Once the statue was completed, it was returned to the inside of the church and placed by Mary's altar until the monument was completed.

 The monument's cement cross was taken off and many coats of cement were applied to build up and fill in the many pits and cracks in its structure. Once the final coat was on and smoothed out, the colors were added to replicate the existing Holy Angels colors - the red representing the brick and the "beeswax" color to represent the windows of the church. 

“It is our belief that when Father Geling constructed the chapel/monument, he mimicked the church so we wanted to bring that back out, at the same time, make it vibrant and stand out as the center piece of the cemetery because of its rich history and the effort this took to construct,” said Sibenaller.

 A one-inch solid piece of granite was installed on top of the monument along with a granite cross.
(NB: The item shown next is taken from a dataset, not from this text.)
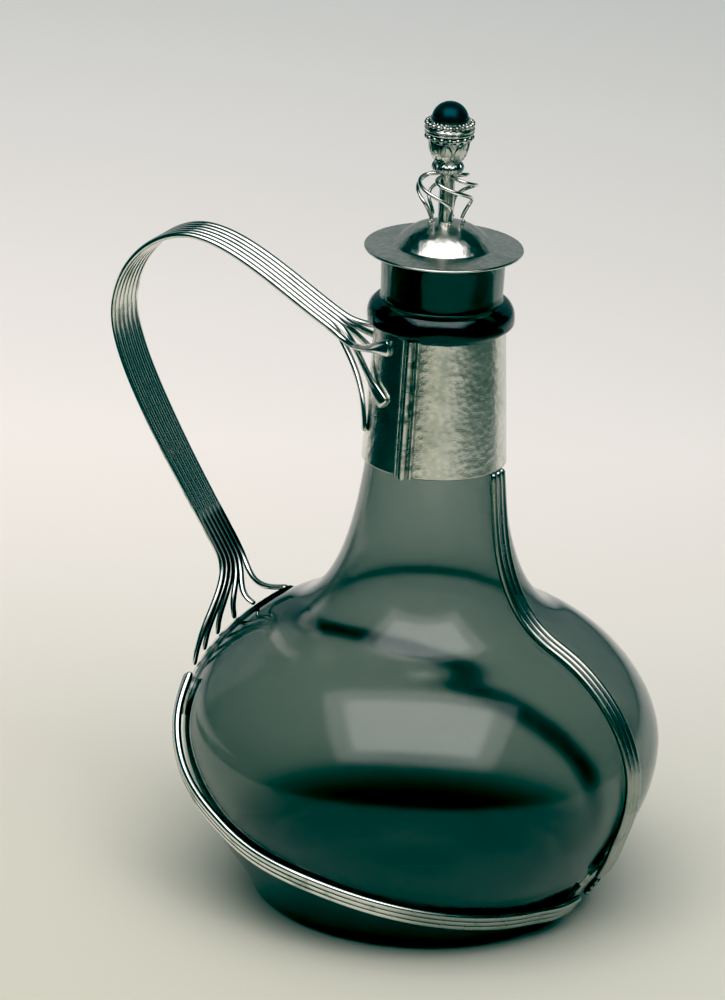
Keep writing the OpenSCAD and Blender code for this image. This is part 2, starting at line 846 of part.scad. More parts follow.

The granite work was done by Irlbeck Precision Surfaces of Carroll.

The statue of Jesus was re-installed and a new frame with impact resistant glass was installed by Carroll Glass. Most of the monument work was performed by Russ Riesenberg, Joe Rupiper and Leo Sibenaller.  There were also other parishioners who helped throughout the project.

Other headstones
Along with the monument restoration, approximately 60 to 70 stones in the cemetery were straightened and leveled. 

“These are mid to late 1800 and early 1900 monuments in which at that time, many did not have headstone bases as they do today,” said Sibenaller. “If they did have a base many were of brick or rock, which overtime allows the stones to move and tilt.” 

In addition all of the steel grave markers were taken out and new lower units were installed, repaired (the part that goes in the ground), cleaned and refinished.  This was done by Tom Simons, Jerry Rupiper, Joe Rupiper and Leo Sibenaller.

Twenty-four new cement crosses were made by Joe Rupiper and Sibenaller and installed on the stones that were missing or had fallen apart over time. 

“Within the cemetery grounds, there were several old markers (wooden posts, rocks) that we decided to place new unknown grave markers on,” said Sibenaller. “These graves were researched by our records, as well as county and state records to verify that we could not identify and place a name on the site. With that, six unknown granite markers were installed and laid in finished cement pads for proper recognition and preservation of the grave site.”

This, along with re-gluing all loose headstones was handled by Boyce Monument of Carroll.  The granite markers were provided by Irlbeck Precision Surfaces of Carroll.